We need the Cross to save us from cynicism, to keep hope alive, to distinguish the ways of dealing with this world that will endure from those that have been defeated and are passing away.  We need to be reminded that we have been set free, that since our Baptism, we bear on our brows the sign of victory.  We need to be reminded that God is not silent or weak or absent, but that in Christ He has done a great thing, and He will soon return to complete His work. The sign of the Cross says all those things, and I believe that if you use it in faith, it will not fail to help you see this in new and different ways.    

I came across a beautiful new hymn about a year ago and we will sing it as our first communion hymn today.  It’s called “Goodness is stronger than evil,” and it is based on a prayer written  a few decades ago by Archbishop Desmond Tutu, who will probably be remembered as the most important Anglican Christian of the twentieth century.

Archbishop Tutu led the Church in the Province of Southern Africa, our sister denomination, during the final days of that nation’s apartheid regime.  Over the course of a long and courageous ministry, he suffered in many ways at the hands of those who denied his full humanity and wanted desperately to silence his call for justice.  But Archbishop Tutu did not give up.  He did not grow bitter.  He did not lose the desire to see real reconciliation.  He did not forget to be merciful.  When his side in the struggle prevailed, and new laws brought justice and equality for all races, He found the grace to lead a process of truth and reconciliation that has done so much to heal the divisions of many generations.

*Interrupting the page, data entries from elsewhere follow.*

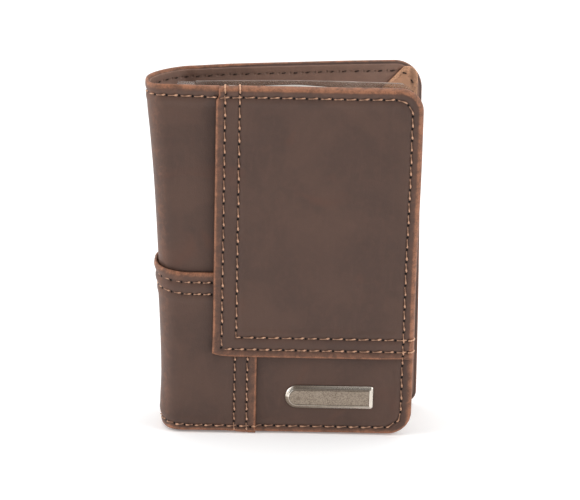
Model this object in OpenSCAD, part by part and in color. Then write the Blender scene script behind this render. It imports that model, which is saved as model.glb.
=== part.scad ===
// Pocket business-card book: a soft leather cover of two boarded panels and a
// flexible spine, with a bound stack of clear card sleeves inside.
// It stands upright on its lower edges, slightly open. X runs from the spine on the
// left to the fore-edge, Y from the front cover to the back cover, and Z up.

/* [Cover] */
// Height of the covers
cover_h = 114; // [104:1:124]
// Width of the front cover from the edge of the overlay panel to the fore-edge
cover_w = 64.1; // [60:0.1:72]
// Radius of the two fore-edge corners of each cover
corner_r = 7.5; // [5:0.5:10]
// Thickness of one layer of leather
leather_t = 0.8; // [0.7:0.05:0.9]
// Thickness of the stiffening board in each cover
board_t = 0.7; // [0.6:0.05:0.8]
// Thickness of the lining
lining_t = 0.5; // [0.4:0.05:0.6]
// Length of the back cover beyond the end of the spine curve
back_len = 75.2; // [70:0.1:80]

/* [Spine] */
// How far the spine stands out to the left of the overlay panel
spine_out = 19.5; // [18:0.5:21]
// Radius of the fold between the front cover and the spine
front_fold_r = 4.5; // [4:0.5:5]
// Radius of the curve between the spine and the back cover
back_fold_r = 14; // [13:0.5:15]
// Depth at which the flat middle of the spine ends and the back curve starts
spine_flat_end = 14.2; // [13:0.1:16]
// Angle that the back cover stands open from the front cover
open_deg = 11.5; // [10:0.5:13]

/* [Panels] */
// Height of the lower edge of the overlay panel
overlay_z = 25.8; // [22:0.2:30]
// Height of the upper edge of the lower wrap
wrap_z = 53.4; // [48:0.2:58]
// Right-hand edge of the lower wrap on the front cover
wrap_x = 14.1; // [12:0.1:16]
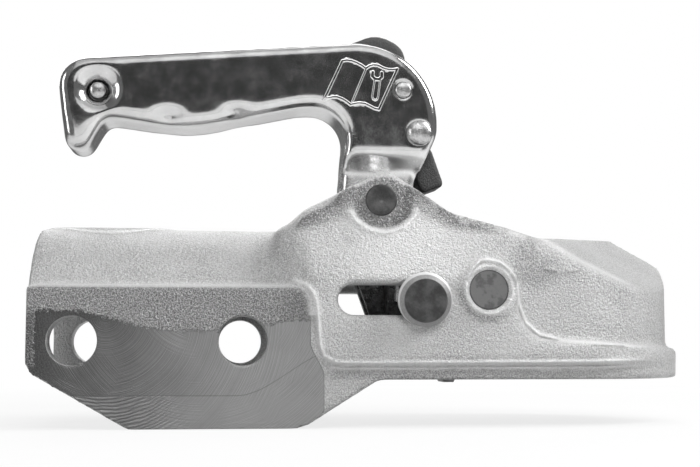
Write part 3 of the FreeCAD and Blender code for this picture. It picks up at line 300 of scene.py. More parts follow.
def spot_mask(finish):
    """The rough ear face above the ridge round the lever's pin, and along the ear's upper edges."""
    x, z = finish.x, finish.z
    inside = 1 - finish.radius(*SPOT_CENTRE).rise(SPOT_REACH - 2.5 * MM, SPOT_REACH - 0.5 * MM)
    up_the_slope = z + (x - SPOT_CENTRE[0]).absolute() * EAR_SLOPE
    strip = up_the_slope.rise(*EAR_STRIP) * finish.noise(7 * MM).rise(0.1, 0.5)
    return inside.most(strip * 0.9) * z.rise(*SPOT_FOOT) * finish.y.absolute().rise(*EAR_FACE)


def painted_shade_mask(finish):
    """Painted shade: under the jaw pin's boss, in the pocket's corner and along the foot."""
    x, z = finish.x, finish.z
    reach = finish.radius(*JAW_PIN)
    ring = reach.rise(7.2 * MM, 8 * MM) * (1 - reach.rise(9 * MM, 12 * MM))
    crescent = ring * (SHADE_EDGE - z - x * SHADE_SLANT).rise(-4 * MM, 4 * MM)
    pocket = 1 - finish.radius(*POCKET_CORNER).rise(5 * MM, 12 * MM)
    low, high = FOOT_BAND
    foot = z.rise(low, low + 0.6 * MM) * (1 - z.rise(high - 0.8 * MM, high))
    foot = foot * x.rise(*FOOT_START) * (1 - x.rise(*FOOT_END))
    return crescent.most(pocket * 0.6).most(foot * 0.45) * finish.y.absolute().rise(*OUTER_WALLS)


def gate_reach(finish):
    """1 on the outline of the lens on top of the saddle, where the metal ran in, and less inside."""
    along = (finish.x - GATE_MIDDLE) / GATE_HALF_LENGTH
    return along * along + (finish.y / GATE_HALF_WIDTH).absolute()


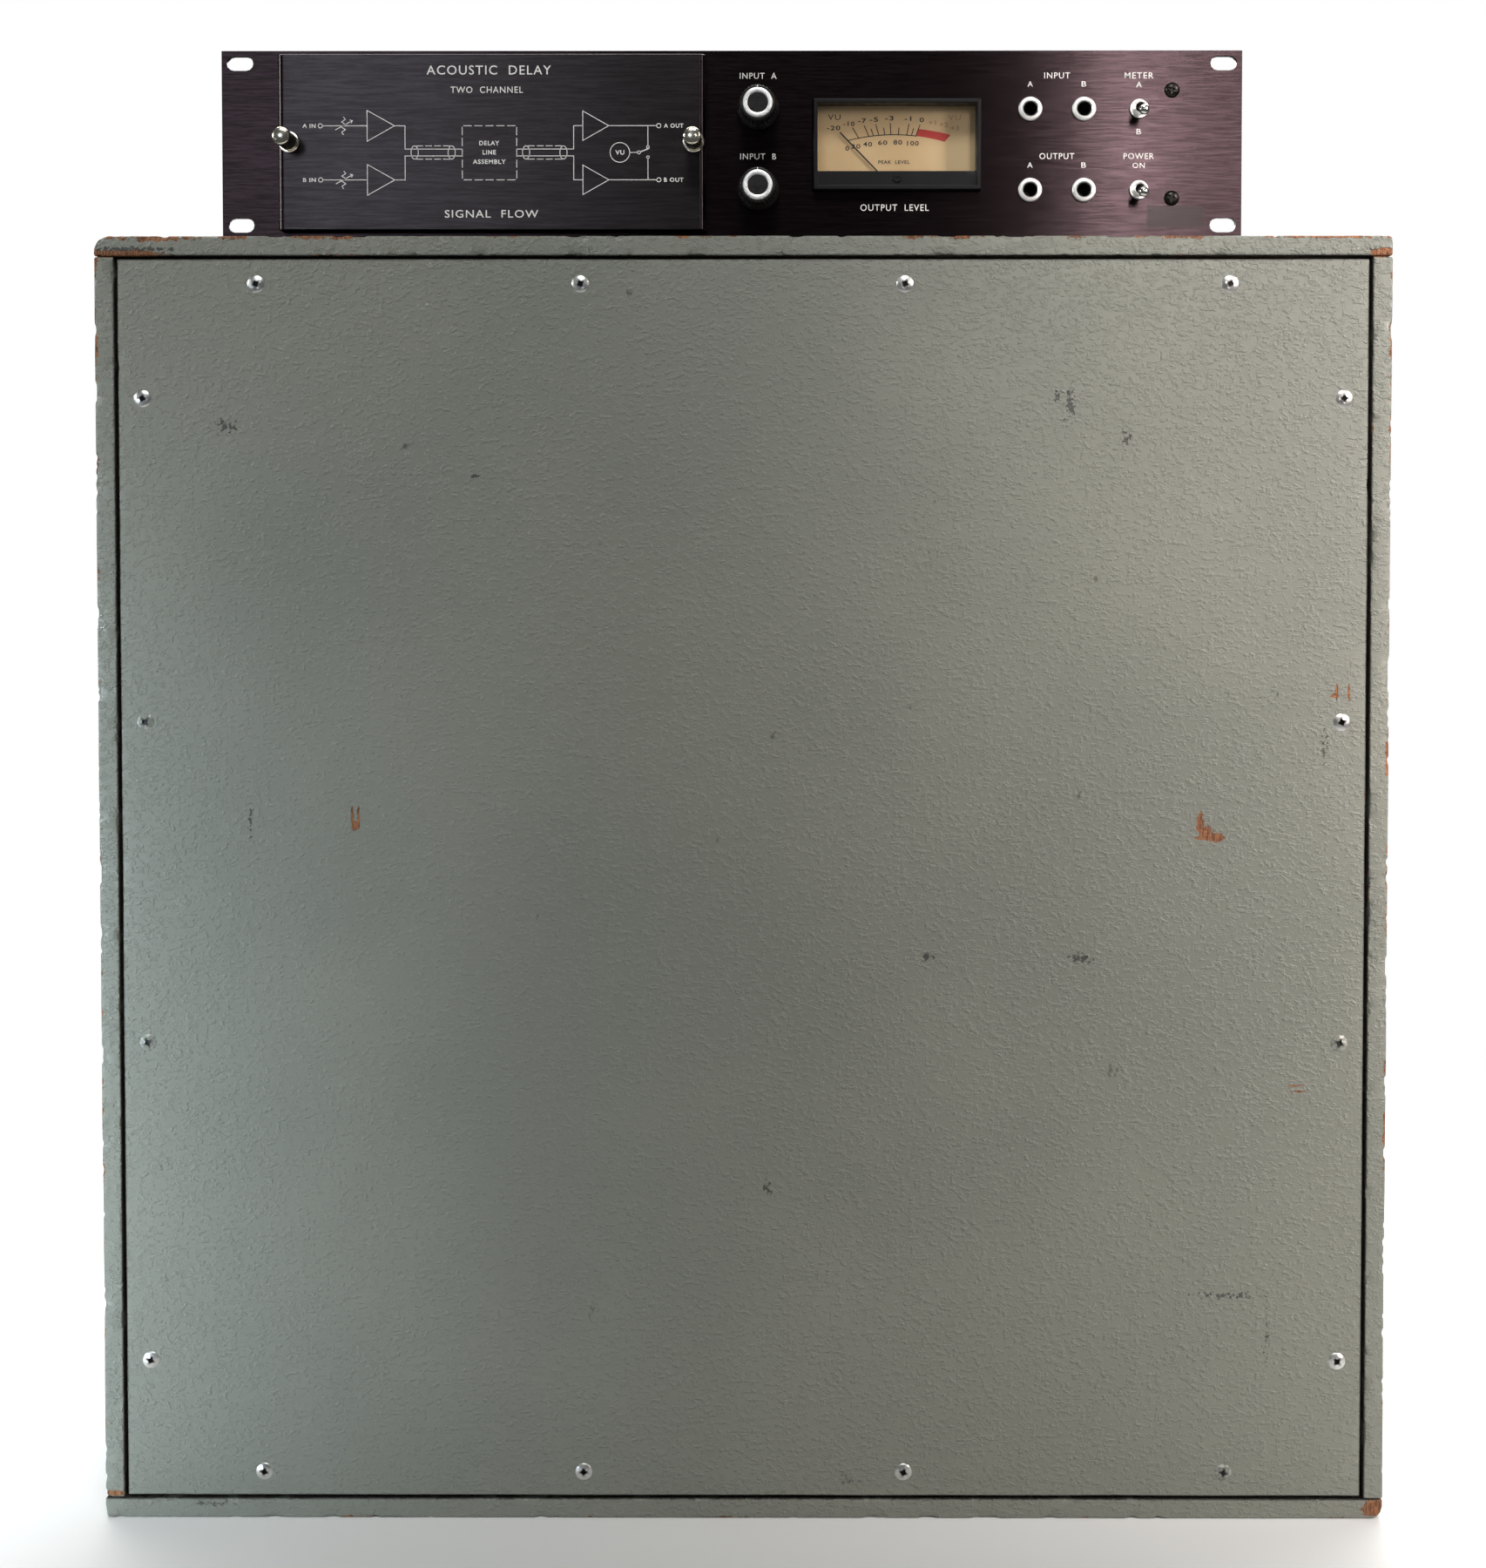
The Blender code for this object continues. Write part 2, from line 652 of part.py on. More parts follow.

It was the Holy Cross that gave Archbishop Tutu the confidence to act so courageously, and so generously.  Only a follower of Jesus Christ, only one who knows that sin and death has been defeated at the Cross, and that the way of light endures forever, only someone like that, I believe, could really proclaim these words:
Goodness is stronger than evil, love is stronger than hate.
Light is stronger than darkness, life is stronger than death.
Victory is ours, victory is ours through Him who loves us.
Victory is ours, victory is ours through Him who loves us.